For a comparison of the years ended December 31, 2022 and 2021, please see our Annual Report on Form 20-F for the year ended December 31, 2022, filed with the SEC on March 14, 2023.
Non-GAAP Financial Measures
We regularly review several financial measures, including non-GAAP operating income (loss) and adjusted free cash flow, to evaluate our business, measure our performance, identify trends in our business, prepare financial forecasts and make strategic decisions. We believe these non-GAAP financial measures are useful in evaluating our performance in addition to our financial results prepared in accordance with GAAP. You should read these non-GAAP measures in conjunction with the discussion of our GAAP results of operations and together with our consolidated financial statements and related notes included elsewhere in this annual report.
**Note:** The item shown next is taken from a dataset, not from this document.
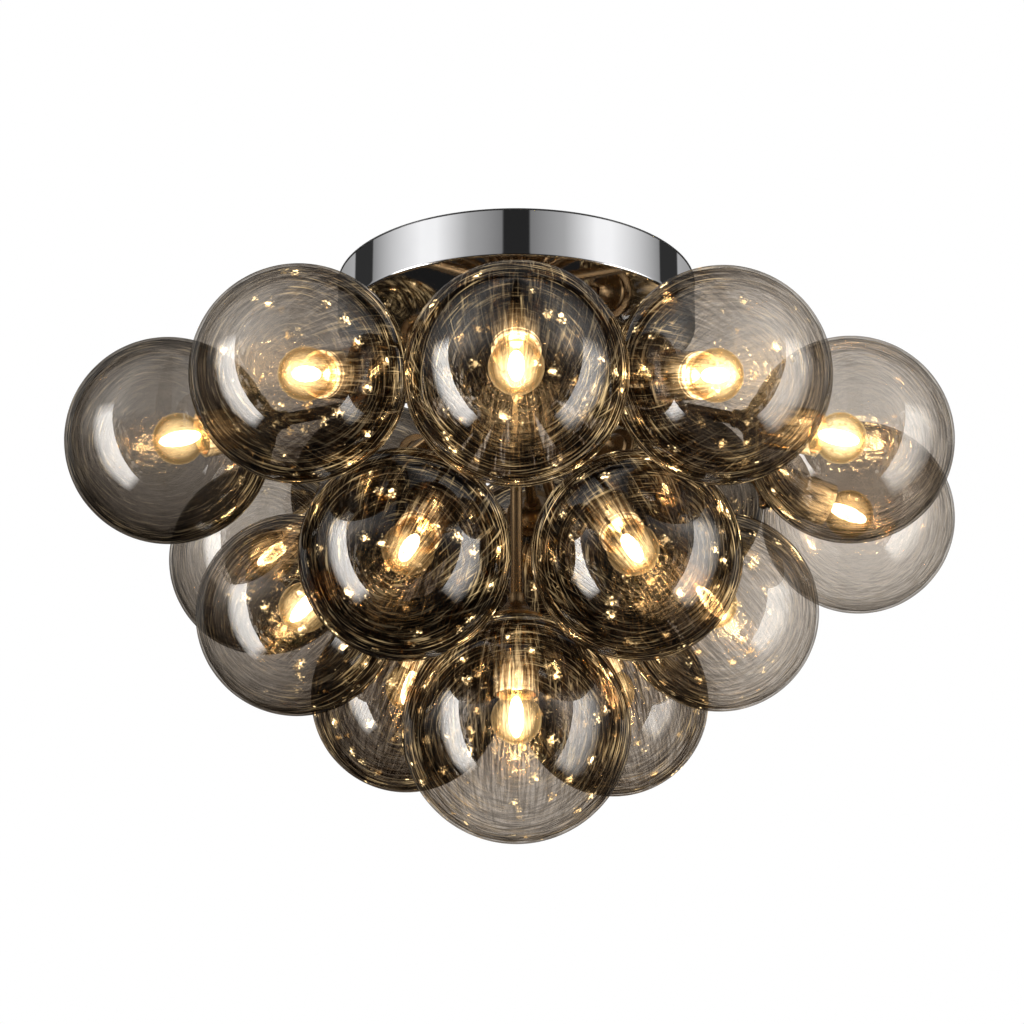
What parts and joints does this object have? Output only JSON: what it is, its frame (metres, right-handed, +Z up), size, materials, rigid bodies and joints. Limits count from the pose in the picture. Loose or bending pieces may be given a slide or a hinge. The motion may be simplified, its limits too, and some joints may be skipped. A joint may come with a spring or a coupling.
{
  "type": "bubble chandelier",
  "caption": "Flush ceiling light: a cluster of smoked glass bubble globes, each with a golf-ball bulb in a brass holder, on arms from one hub under a round chrome canopy.",
  "frame": {"origin": "on the ceiling, at the centre of the canopy, on the top face of the ceiling bracket", "axes": "+Z up into the ceiling, -Y towards the front of the light as pictured, +X to the right in that view"},
  "size_m": [0.7123, 0.7644, 0.4693],
  "materials": {
    "smoked_glass": "clear smoke-grey blown glass, polished, see-through, darker at the rim",
    "bulb_glass": "clear bulb glass with a warm lit filament and a metal screw cap",
    "brass": "polished gold-toned brass",
    "chrome": "mirror-polished chrome plate",
    "zinc_steel": "zinc-plated steel",
    "white_plastic": "plain white moulded plastic"
  },
  "bodies": {
    "fixture": {"arm_upper_front": "brass", "bulb_upper_front": "bulb_glass", "arm_upper_front_left": "brass", "bulb_upper_front_left": "bulb_glass", "arm_upper_front_right": "brass", "bulb_upper_front_right": "bulb_glass", "arm_upper_left": "brass", "bulb_upper_left": "bulb_glass", "arm_upper_right": "brass", "bulb_upper_right": "bulb_glass", "arm_upper_rear_left": "brass", "bulb_upper_rear_left": "bulb_glass", "arm_upper_rear_right": "brass", "bulb_upper_rear_right": "bulb_glass", "arm_upper_back_left": "brass", "bulb_upper_back_left": "bulb_glass", "arm_upper_back_right": "brass", "bulb_upper_back_right": "bulb_glass", "arm_upper_back": "brass", "bulb_upper_back": "bulb_glass", "arm_middle_front_left": "brass", "bulb_middle_front_left": "bulb_glass", "arm_middle_front_right": "brass", "bulb_middle_front_right": "bulb_glass", "arm_middle_left": "brass", "bulb_middle_left": "bulb_glass", "arm_middle_right": "brass", "bulb_middle_right": "bulb_glass", "arm_middle_back_left": "brass", "bulb_middle_back_left": "bulb_glass", "arm_middle_back_right": "brass", "bulb_middle_back_right": "bulb_glass", "arm_bottom": "brass", "bulb_bottom": "bulb_glass", "canopy": "chrome", "canopy_nut": "chrome", "ceiling_bracket": "zinc_steel", "earth_screw": "brass", "hub": "brass", "hub_stem": "zinc_steel", "stem_lock_nut": "zinc_steel", "terminal_block": "white_plastic"},
    "globe_upper_front": {"globe_upper_front": "smoked_glass"},
    "globe_upper_front_left": {"globe_upper_front_left": "smoked_glass"},
    "globe_upper_front_right": {"globe_upper_front_right": "smoked_glass"},
    "globe_upper_left": {"globe_upper_left": "smoked_glass"},
    "globe_upper_right": {"globe_upper_right": "smoked_glass"},
    "globe_upper_rear_left": {"globe_upper_rear_left": "smoked_glass"},
    "globe_upper_rear_right": {"globe_upper_rear_right": "smoked_glass"},
    "globe_upper_back_left": {"globe_upper_back_left": "smoked_glass"},
    "globe_upper_back_right": {"globe_upper_back_right": "smoked_glass"},
    "globe_upper_back": {"globe_upper_back": "smoked_glass"},
    "globe_middle_front_left": {"globe_middle_front_left": "smoked_glass"},
    "globe_middle_front_right": {"globe_middle_front_right": "smoked_glass"},
    "globe_middle_left": {"globe_middle_left": "smoked_glass"},
    "globe_middle_right": {"globe_middle_right": "smoked_glass"},
    "globe_middle_back_left": {"globe_middle_back_left": "smoked_glass"},
    "globe_middle_back_right": {"globe_middle_back_right": "smoked_glass"},
    "globe_bottom": {"globe_bottom": "smoked_glass"}
  },
  "joints": [
    {"name": "globe_upper_front_turn", "type": "hinge", "parent": "fixture", "child": "globe_upper_front", "pos_m": [0, -0.31065, -0.20928], "axis": [0, -0.5299, -0.848], "range_deg": [0, 360]},
    {"name": "globe_upper_front_left_turn", "type": "hinge", "parent": "fixture", "child": "globe_upper_front_left", "pos_m": [-0.15769, -0.25235, -0.18476], "axis": [-0.5005, -0.801, -0.3284], "range_deg": [0, 360]},
    {"name": "globe_upper_front_right_turn", "type": "hinge", "parent": "fixture", "child": "globe_upper_front_right", "pos_m": [0.14989, -0.24946, -0.18476], "axis": [0.4853, -0.8077, -0.3349], "range_deg": [0, 360]},
    {"name": "globe_upper_left_turn", "type": "hinge", "parent": "fixture", "child": "globe_upper_left", "pos_m": [-0.26832, -0.10841, -0.17985], "axis": [-0.8777, -0.3546, -0.3224], "range_deg": [0, 360]},
    {"name": "globe_upper_right_turn", "type": "hinge", "parent": "fixture", "child": "globe_upper_right", "pos_m": [0.25691, -0.11438, -0.18149], "axis": [0.8606, -0.3831, -0.3356], "range_deg": [0, 360]},
    {"name": "globe_upper_rear_left_turn", "type": "hinge", "parent": "fixture", "child": "globe_upper_rear_left", "pos_m": [-0.21164, 0.11731, -0.19784], "axis": [-0.788, 0.4368, -0.4339], "range_deg": [0, 360]},
    {"name": "globe_upper_rear_right_turn", "type": "hinge", "parent": "fixture", "child": "globe_upper_rear_right", "pos_m": [0.28447, 0.08157, -0.17331], "axis": [0.9179, 0.2632, -0.2969], "range_deg": [0, 360]},
    {"name": "globe_upper_back_left_turn", "type": "hinge", "parent": "fixture", "child": "globe_upper_back_left", "pos_m": [-0.1189, 0.2145, -0.103], "axis": [-0.4829, 0.8712, -0.0882], "range_deg": [0, 360]},
    {"name": "globe_upper_back_right_turn", "type": "hinge", "parent": "fixture", "child": "globe_upper_back_right", "pos_m": [0.13158, 0.1411, -0.1357], "axis": [0.6564, 0.7039, -0.2714], "range_deg": [0, 360]},
    {"name": "globe_upper_back_turn", "type": "hinge", "parent": "fixture", "child": "globe_upper_back", "pos_m": [0.02076, 0.29685, -0.13243], "axis": [0.0687, 0.9832, -0.1694], "range_deg": [0, 360]},
    {"name": "globe_middle_front_left_turn", "type": "hinge", "parent": "fixture", "child": "globe_middle_front_left", "pos_m": [-0.08323, -0.15015, -0.28776], "axis": [-0.31, -0.5592, -0.7689], "range_deg": [0, 360]},
    {"name": "globe_middle_front_right_turn", "type": "hinge", "parent": "fixture", "child": "globe_middle_front_right", "pos_m": [0.09097, -0.12991, -0.28122], "axis": [0.3565, -0.5091, -0.7834], "range_deg": [0, 360]},
    {"name": "globe_middle_left_turn", "type": "hinge", "parent": "fixture", "child": "globe_middle_left", "pos_m": [-0.17289, -0.01209, -0.2894], "axis": [-0.6384, -0.0446, -0.7684], "range_deg": [0, 360]},
    {"name": "globe_middle_right_turn", "type": "hinge", "parent": "fixture", "child": "globe_middle_right", "pos_m": [0.16228, 0.01993, -0.27631], "axis": [0.6377, 0.0783, -0.7663], "range_deg": [0, 360]},
    {"name": "globe_middle_back_left_turn", "type": "hinge", "parent": "fixture", "child": "globe_middle_back_left", "pos_m": [-0.09184, 0.14697, -0.30901], "axis": [-0.3209, 0.5136, -0.7957], "range_deg": [0, 360]},
    {"name": "globe_middle_back_right_turn", "type": "hinge", "parent": "fixture", "child": "globe_middle_back_right", "pos_m": [0.08165, 0.16025, -0.30901], "axis": [0.2814, 0.5522, -0.7848], "range_deg": [0, 360]},
    {"name": "globe_bottom_turn", "type": "hinge", "parent": "fixture", "child": "globe_bottom", "pos_m": [0, 0, -0.37932], "axis": [0, 0, -1], "range_deg": [0, 360]}
  ]
}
Non-GAAP financial measures have limitations as analytical tools and should not be considered in isolation or as substitutes for financial information presented under GAAP. For example, other companies in our industry may calculate these non-GAAP financial measures differently or may use other measures to evaluate their performance. Investors are encouraged to review the reconciliations of these non-GAAP financial measures to their most directly comparable GAAP financial measures and to not rely on any single financial measure to evaluate our business.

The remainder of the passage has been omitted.